Even as her political writing provoked responses, she felt the pull of fiction. As she traveled through Central India with Maoist guerillas in 2010, made-up characters began to consume her consciousness. She writes that this resurgent impulse “felt like a benediction.” But it would evolve, too, becoming more boisterous and overtly topical. The Ministry of Utmost Happiness, published in 2017, 20 years after her debut novel, moves between a Delhi graveyard where a community of outsiders gather—“a place where derelicts, vagrants, and those who have fallen out of India’s strict grid of caste, religion, gender, and ethnicity are buried”—and the embattled territory of Kashmir. Once again, she wrote about India’s contested region despite government pressure.
What to make, finally, of Roy’s trajectory, and the dichotomy of her elaborately woven novels and activist essays? The critic John Berger, a mentor and friend, was one of the few who saw the intrinsic connection between the author’s two modes. “Your fiction and non-fiction,” she remembers him writing to her, “they walk you around the world like your two legs.”

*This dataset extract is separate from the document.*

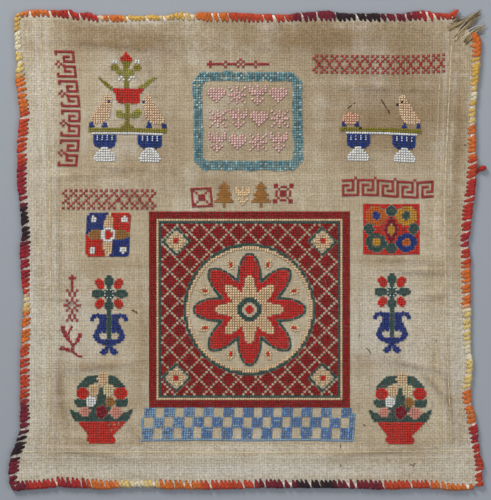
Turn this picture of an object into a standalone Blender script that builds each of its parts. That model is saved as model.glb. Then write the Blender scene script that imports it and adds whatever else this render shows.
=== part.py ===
"""Cross stitch sampler on natural linen canvas, lying flat and face up.

One square of canvas with slightly wavy edges, wrapped on all four sides by a thick
overcast of wool yarn. The top right corner has lost its overcast and is frayed, and a
short end of yarn stands out at the right edge.

Metres, +Z up. The sampler's top is +Y, its right side is +X, and the origin is on the
surface that it lies on, under the middle of its outline.

Places on the cloth are written in millimetres across (to the right) and down, from a
datum corner up and to the left of the sampler.
"""

import math
import random

import bmesh
import bpy

MM = 0.001

# The datum corner, seen from the middle of the outline, in millimetres.
CENTRE_ACROSS = 247.3
CENTRE_DOWN = 250.3

# Canvas and wool, in millimetres.
CLOTH_THICKNESS = 1.1
WOOL_UNDER = 1.4
WOOL_OVER = 1.5
FIT_GAP = 0.3
CLOTH_INSET = 3.6
POCKET_INSET = 1.3
POCKET_FLAT = 9.5
RIM_FALL = 34.0

# Height of the canvas's lower face inside the edging.
RIM_LIFT = WOOL_UNDER + FIT_GAP
POCKET_TOP = RIM_LIFT + CLOTH_THICKNESS + FIT_GAP
EDGING_TOP = POCKET_TOP + WOOL_OVER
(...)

Roy herself makes the case that her worldview stems from the feeling of dread—“the cold moth on my heart”—that she knew as the wounded, ever-vigilant daughter of Mary Roy. That is what she sees as having shaped her and driven her out into the world—restless, rebellious, wary of authority and confinement. Roy adds that after her mother died, in 2022, she felt “unanchored.” The great magnetic force of her world was gone, and she didn’t know where to turn. Now 63, still living in the country that once celebrated her but now stifles dissent, she knows there are no easy escapes.